* begin *
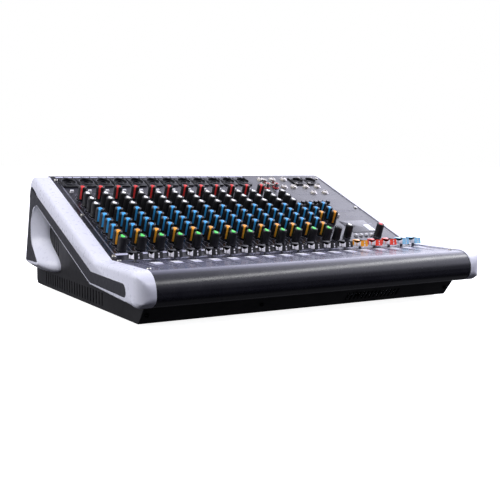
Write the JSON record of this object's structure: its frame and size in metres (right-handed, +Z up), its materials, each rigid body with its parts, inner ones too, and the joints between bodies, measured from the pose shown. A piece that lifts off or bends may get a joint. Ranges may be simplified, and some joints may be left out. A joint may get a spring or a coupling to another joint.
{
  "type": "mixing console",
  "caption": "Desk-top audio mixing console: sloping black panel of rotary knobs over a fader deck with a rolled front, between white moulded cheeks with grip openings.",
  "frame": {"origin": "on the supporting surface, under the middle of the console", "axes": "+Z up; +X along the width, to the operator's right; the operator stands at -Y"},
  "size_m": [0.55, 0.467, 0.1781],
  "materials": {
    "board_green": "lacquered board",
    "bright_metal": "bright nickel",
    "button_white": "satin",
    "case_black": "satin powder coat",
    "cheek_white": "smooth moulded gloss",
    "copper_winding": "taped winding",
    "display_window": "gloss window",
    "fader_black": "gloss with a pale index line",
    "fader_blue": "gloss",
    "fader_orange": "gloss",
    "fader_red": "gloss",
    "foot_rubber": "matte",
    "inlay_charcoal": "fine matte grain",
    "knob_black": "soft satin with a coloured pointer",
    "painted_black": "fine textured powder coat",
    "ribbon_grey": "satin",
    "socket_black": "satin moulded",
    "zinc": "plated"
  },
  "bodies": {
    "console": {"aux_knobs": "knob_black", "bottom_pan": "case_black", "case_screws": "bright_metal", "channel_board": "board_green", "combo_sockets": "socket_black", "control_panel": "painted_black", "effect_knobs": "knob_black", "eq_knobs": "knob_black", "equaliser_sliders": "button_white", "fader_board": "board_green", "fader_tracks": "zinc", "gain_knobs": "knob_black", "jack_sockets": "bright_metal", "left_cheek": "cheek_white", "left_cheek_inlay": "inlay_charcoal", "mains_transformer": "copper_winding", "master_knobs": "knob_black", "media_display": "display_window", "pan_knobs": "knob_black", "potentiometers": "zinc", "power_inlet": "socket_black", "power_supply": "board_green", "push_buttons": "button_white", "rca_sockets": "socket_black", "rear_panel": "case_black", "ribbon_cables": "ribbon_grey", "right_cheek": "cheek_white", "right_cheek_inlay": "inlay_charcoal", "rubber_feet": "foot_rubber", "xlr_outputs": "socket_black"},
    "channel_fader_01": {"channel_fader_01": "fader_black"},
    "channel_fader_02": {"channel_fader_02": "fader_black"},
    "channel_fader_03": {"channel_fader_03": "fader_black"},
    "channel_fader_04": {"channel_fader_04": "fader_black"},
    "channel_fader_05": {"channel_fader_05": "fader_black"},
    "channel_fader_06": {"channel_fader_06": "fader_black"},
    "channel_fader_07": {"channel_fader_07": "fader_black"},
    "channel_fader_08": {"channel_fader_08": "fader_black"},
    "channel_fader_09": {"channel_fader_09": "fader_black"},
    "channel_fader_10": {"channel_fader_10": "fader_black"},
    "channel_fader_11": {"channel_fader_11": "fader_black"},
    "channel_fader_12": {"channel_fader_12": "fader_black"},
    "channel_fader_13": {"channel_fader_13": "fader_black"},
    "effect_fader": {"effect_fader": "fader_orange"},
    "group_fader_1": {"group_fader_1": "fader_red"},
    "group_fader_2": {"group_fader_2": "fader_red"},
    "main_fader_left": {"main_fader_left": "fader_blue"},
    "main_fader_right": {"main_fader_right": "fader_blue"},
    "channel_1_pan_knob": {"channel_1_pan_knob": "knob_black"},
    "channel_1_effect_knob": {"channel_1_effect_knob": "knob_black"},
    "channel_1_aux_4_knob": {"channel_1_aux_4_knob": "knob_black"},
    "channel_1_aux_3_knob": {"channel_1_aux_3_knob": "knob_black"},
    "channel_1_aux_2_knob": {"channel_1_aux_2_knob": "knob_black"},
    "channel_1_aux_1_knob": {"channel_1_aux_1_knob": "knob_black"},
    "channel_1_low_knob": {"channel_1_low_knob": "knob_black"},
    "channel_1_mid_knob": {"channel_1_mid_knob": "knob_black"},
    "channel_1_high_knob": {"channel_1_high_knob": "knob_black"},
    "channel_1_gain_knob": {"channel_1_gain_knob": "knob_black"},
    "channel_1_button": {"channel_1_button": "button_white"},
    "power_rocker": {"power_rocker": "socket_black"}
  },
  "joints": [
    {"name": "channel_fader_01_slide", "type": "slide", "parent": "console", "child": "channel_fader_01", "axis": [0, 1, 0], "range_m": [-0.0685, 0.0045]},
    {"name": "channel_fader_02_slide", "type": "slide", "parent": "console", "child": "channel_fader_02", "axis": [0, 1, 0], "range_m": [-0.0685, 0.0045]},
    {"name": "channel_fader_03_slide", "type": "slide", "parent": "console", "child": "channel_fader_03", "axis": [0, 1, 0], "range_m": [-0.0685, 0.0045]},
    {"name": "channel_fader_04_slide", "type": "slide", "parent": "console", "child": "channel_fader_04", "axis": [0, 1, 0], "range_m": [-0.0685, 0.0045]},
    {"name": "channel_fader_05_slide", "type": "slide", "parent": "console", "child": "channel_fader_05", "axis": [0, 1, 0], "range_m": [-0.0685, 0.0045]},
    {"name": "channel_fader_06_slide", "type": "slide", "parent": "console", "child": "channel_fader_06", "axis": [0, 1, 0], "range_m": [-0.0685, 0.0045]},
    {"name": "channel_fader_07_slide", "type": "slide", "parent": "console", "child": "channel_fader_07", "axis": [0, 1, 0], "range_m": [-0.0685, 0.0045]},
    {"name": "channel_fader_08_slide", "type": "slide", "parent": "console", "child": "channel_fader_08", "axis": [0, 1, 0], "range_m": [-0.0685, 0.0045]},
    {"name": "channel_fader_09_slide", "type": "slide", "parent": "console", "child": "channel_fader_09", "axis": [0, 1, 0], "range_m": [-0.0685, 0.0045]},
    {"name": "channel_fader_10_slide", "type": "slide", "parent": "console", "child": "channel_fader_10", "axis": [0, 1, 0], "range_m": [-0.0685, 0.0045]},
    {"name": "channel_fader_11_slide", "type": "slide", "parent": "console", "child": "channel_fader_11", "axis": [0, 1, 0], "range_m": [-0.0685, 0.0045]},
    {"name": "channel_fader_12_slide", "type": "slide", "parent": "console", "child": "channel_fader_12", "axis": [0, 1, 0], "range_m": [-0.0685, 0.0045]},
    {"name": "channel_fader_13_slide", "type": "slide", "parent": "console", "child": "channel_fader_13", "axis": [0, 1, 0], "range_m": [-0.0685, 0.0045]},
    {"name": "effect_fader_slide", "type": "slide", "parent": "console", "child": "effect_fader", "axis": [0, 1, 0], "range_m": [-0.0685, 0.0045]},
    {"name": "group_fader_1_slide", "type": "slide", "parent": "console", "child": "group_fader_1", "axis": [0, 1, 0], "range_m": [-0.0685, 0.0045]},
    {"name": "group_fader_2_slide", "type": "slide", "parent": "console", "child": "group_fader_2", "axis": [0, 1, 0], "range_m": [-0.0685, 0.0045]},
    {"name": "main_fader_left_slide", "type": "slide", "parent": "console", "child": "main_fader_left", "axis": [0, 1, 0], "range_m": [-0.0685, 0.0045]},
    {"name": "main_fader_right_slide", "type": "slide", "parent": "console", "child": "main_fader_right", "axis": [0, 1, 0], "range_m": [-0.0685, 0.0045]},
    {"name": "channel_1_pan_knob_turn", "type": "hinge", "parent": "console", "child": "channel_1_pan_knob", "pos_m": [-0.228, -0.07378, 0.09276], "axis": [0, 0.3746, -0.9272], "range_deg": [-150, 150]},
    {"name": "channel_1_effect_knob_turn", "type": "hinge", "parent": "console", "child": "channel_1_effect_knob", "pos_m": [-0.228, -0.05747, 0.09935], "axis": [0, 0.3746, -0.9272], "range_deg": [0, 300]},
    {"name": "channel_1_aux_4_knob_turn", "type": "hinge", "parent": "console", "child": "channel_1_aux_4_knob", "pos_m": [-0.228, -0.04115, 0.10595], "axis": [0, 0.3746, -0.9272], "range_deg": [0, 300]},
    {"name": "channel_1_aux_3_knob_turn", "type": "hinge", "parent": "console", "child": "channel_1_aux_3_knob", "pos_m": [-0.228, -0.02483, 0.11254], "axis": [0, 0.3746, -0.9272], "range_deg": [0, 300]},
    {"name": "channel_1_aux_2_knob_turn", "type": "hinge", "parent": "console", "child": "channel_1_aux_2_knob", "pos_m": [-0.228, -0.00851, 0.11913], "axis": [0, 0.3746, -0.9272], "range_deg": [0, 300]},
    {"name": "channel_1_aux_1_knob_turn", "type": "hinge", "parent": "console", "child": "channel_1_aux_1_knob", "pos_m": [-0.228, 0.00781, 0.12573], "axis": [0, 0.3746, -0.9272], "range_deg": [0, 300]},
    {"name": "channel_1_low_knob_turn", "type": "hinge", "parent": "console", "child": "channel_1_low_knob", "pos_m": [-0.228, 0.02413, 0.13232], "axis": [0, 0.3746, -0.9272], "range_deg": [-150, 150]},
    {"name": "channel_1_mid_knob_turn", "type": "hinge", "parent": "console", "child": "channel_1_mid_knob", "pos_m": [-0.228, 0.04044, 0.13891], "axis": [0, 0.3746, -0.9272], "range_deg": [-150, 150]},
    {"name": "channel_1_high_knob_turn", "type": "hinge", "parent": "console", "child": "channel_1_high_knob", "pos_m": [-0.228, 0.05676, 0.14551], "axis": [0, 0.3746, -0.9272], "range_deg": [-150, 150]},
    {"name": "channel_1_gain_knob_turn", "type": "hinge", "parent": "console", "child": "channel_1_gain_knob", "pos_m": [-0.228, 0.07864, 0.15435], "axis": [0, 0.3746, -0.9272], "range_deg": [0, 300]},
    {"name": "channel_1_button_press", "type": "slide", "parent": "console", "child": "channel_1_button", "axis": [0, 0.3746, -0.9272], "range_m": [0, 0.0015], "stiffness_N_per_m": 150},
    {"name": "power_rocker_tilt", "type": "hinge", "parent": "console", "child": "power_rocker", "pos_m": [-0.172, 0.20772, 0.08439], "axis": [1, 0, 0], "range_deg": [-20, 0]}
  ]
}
* end *
* begin *
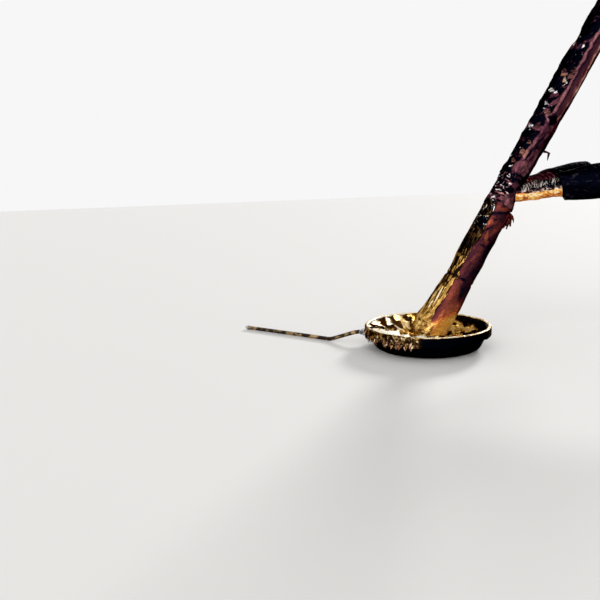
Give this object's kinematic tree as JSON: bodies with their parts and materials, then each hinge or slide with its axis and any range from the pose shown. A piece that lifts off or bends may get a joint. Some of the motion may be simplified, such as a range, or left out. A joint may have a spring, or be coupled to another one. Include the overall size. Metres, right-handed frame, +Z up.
* end *
* begin *
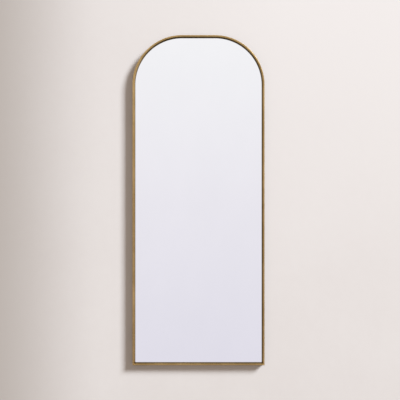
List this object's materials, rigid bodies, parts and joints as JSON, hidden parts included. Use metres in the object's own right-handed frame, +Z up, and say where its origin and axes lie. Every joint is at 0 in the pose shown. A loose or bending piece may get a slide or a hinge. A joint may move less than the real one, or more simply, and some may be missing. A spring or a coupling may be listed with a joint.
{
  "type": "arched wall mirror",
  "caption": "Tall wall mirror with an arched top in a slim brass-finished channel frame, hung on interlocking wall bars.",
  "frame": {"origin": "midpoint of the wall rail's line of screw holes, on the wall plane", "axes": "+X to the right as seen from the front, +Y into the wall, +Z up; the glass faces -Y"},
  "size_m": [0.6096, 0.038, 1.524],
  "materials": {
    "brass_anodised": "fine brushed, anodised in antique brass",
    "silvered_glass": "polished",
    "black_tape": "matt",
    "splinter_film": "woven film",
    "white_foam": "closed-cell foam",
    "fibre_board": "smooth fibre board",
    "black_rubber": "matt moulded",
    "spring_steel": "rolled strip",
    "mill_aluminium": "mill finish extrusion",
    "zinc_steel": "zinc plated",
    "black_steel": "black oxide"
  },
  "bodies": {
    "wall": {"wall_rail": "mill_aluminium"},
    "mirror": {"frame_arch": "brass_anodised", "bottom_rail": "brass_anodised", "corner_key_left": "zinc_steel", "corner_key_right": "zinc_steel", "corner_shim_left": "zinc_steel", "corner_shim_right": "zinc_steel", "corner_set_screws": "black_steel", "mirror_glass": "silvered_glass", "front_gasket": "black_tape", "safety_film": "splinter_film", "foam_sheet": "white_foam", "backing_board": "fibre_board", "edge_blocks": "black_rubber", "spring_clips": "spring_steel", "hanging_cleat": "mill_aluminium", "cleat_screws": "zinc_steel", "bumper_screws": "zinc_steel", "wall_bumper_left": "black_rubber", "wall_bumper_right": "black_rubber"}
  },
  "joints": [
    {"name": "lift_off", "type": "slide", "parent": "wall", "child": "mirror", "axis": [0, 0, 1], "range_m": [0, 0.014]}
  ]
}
* end *
§ **JOB**
Working from the entries above, return all lines that contain "pose".

§ **RIGHT ANSWER**
Write the JSON record of this object's structure: its frame and size in metres (right-handed, +Z up), its materials, each rigid body with its parts, inner ones too, and the joints between bodies, measured from the pose shown. A piece that lifts off or bends may get a joint. Ranges may be simplified, and some joints may be left out. A joint may get a spring or a coupling to another joint.
Give this object's kinematic tree as JSON: bodies with their parts and materials, then each hinge or slide with its axis and any range from the pose shown. A piece that lifts off or bends may get a joint. Some of the motion may be simplified, such as a range, or left out. A joint may have a spring, or be coupled to another one. Include the overall size. Metres, right-handed frame, +Z up.
List this object's materials, rigid bodies, parts and joints as JSON, hidden parts included. Use metres in the object's own right-handed frame, +Z up, and say where its origin and axes lie. Every joint is at 0 in the pose shown. A loose or bending piece may get a slide or a hinge. A joint may move less than the real one, or more simply, and some may be missing. A spring or a coupling may be listed with a joint.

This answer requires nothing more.